Many scammers will say they need money for an airline ticket, surgery or other medical costs, customs fees or gambling costs, and some say they need money for a visa or other travel documents. They also ask the target to either wire the money or put it on a prepaid card, because they can get cash quickly and remain anonymous. They also know the transactions are almost impossible to reverse.
FTC fights back
Consumers must protect themselves instead of assuming that dating sites in general are going to protect them, a premise supported by the fact that in September, the FTC sued online dating service Match Group, Inc., owner of Match.com, Tinder, OKCupid, PlentyOfFish and other dating sites.
The case was based on allegations that the company used fake love interest advertisements to trick hundreds of thousands of consumers into purchasing paid subscriptions on Match.com.

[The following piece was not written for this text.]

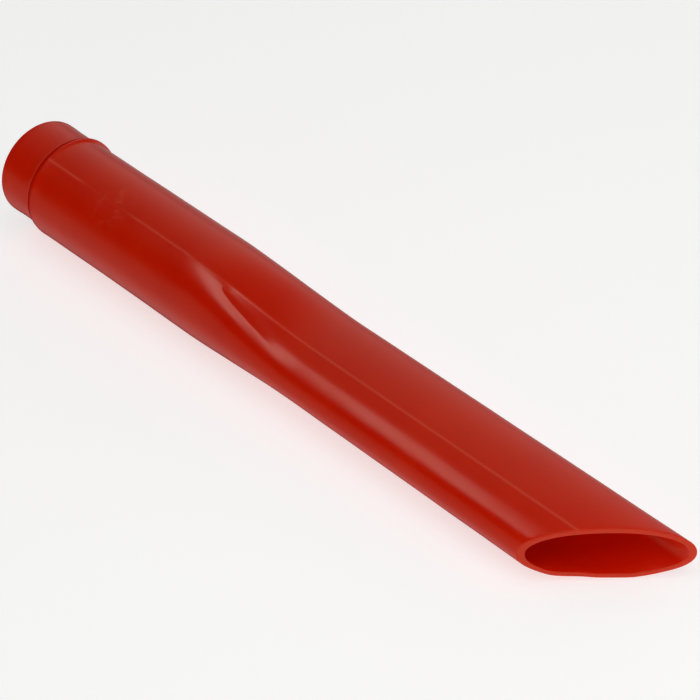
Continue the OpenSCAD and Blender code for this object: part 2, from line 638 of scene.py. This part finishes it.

Match allows users to create Match.com profiles free of charge but prohibits them from responding to messages without upgrading to a paid subscription, but the FTC’s complaint alleged that Match sent emails to nonsubscribers stating that someone had expressed an interest in them.
Many people signed up for the paid service to retrieve those messages; however, a majority of the “You caught his eye” messages generated by Match came from accounts the company had already flagged as likely to be fraudulent.
Dating site dangers – an equal opportunity destroyer
Dating sites can place anyone at risk – regardless of gender – and those risks go beyond a loss of money or a broken heart. There is also the risk of a loss of freedom, as a report received by the Washington City Police Department last year revealed when a man almost landed in jail as the result of an online tryst.
The incident started when a woman called police to report a sexual assault that took place. When officers interviewed the woman, they learned she had met the man on the dating site Tinder, and when the pair met in person, the she reported that a sexual assault took place, Washington City Police Chief, Jason Williams told St. George News.
Through the course of the investigation, a forensic examination of the woman’s phone revealed a scenario that was entirely different than what was reported to police.
Texts sent back and forth between the couple revealed that the woman agreed to a meeting that was more than 50 miles away, Williams said, and when the couple met, there was activity that was clearly consensual, according to the texts allegedly found by police.
Problems developed, however, when the man, who promised to pay the woman for gas to make the trip, failed to keep the agreement. That prompted a number of “angry” texts that were sent between the pair that continued but did not resolve the issue.
It was shortly thereafter the woman made the call to police reporting that she was sexually assaulted.
Fortunately, Williams said, there was an investigation into the allegations and that “technology” was a tremendous help in determining what actually transpired between the two. He also said that everyone leaves a footprint that can be analyzed later.
“Had we not had that data to analyze during the investigation, who knows what could have happened?” he said.
Avoid becoming the victim of a Valentine scam
One way to quickly tell if a love interest is actually a romance scam is to do a reverse image search of the person’ profile picture to see if it’s associated with another name or with details that don’t match up, as those are a sign of a scam.
If an online love interest asks for money, stop communicating with the person immediately and conduct an online search for the type of job the person says they have to see if other users have heard similar stories, such as “oil rig scammer” or “U.S. Army scammer,” the FTC says.
The bottom line is to never send money or gifts to a sweetheart you haven’t met in person.
For those concerned about online dating matches, refer to the National Sex Offender Public Website’s sex offender registry, where the potential love interest can be searched either by name or location.